Sulla base di tale orientamento, il Comitato ha ritenuto che le norme del dlgs. 23/2015 violano l’articolo 24 della Carta sociale europea in quanto non prevedono il diritto alla reintegrazione né a rimedi che consentano ai lavoratori di ottenere il risarcimento dei danni effettivamente subiti dal licenziamento illegittimo (neanche attraverso ordinari rimedi risarcitori); esse non costituiscono, quindi, un efficace deterrente contro comportamenti strumentali e illegittimi del datore di lavoro.

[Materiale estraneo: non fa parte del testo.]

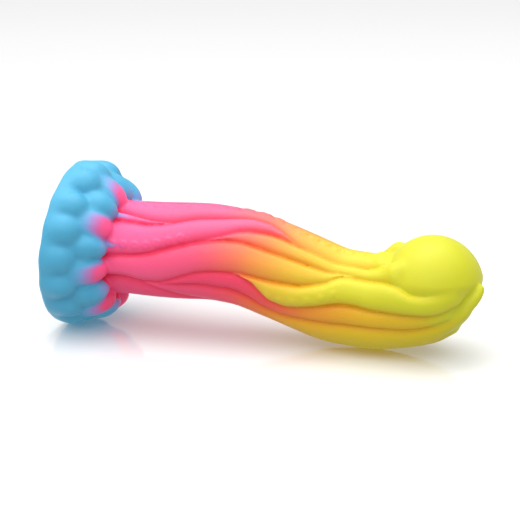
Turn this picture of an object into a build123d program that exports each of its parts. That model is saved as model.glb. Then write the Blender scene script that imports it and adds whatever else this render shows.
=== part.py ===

Quali saranno gli effetti della decisione? Dal punto di vista prettamente formale, si può escludere che essa costituisca una interpretazione direttamente applicabile nel nostro ordinamento. Secondo l’orientamento della Corte Costituzionale, confermato proprio dalla sentenza 194/2018, se le disposizioni della Carta sociale europea assumono forza di legge (in forza dell’articolo 117 della Costituzione) non altrettanta autorità vincolante può attribuirsi alle decisioni del Comitato che costituiscono solo parametri interpretativi non direttamente applicabili. Non può, però, escludersi che le argomentazioni del Comitato possano orientare l’attività che i tribunali nazionali saranno chiamati a svolgere nella valutazione dei casi concreti soprattutto con riferimento a quella discrezionalità nella quantificazione dell’indennizzo che la stessa Corte Costituzionale ha attribuito ai giudici. Con ciò, probabilmente, indirizzando tali indennizzi nella fascia alta della forbice (sei-36 mensilità) prevista dalla legge.
Il tutto con buona pace della certezza del diritto che era uno degli obiettivi originari del Jobs act.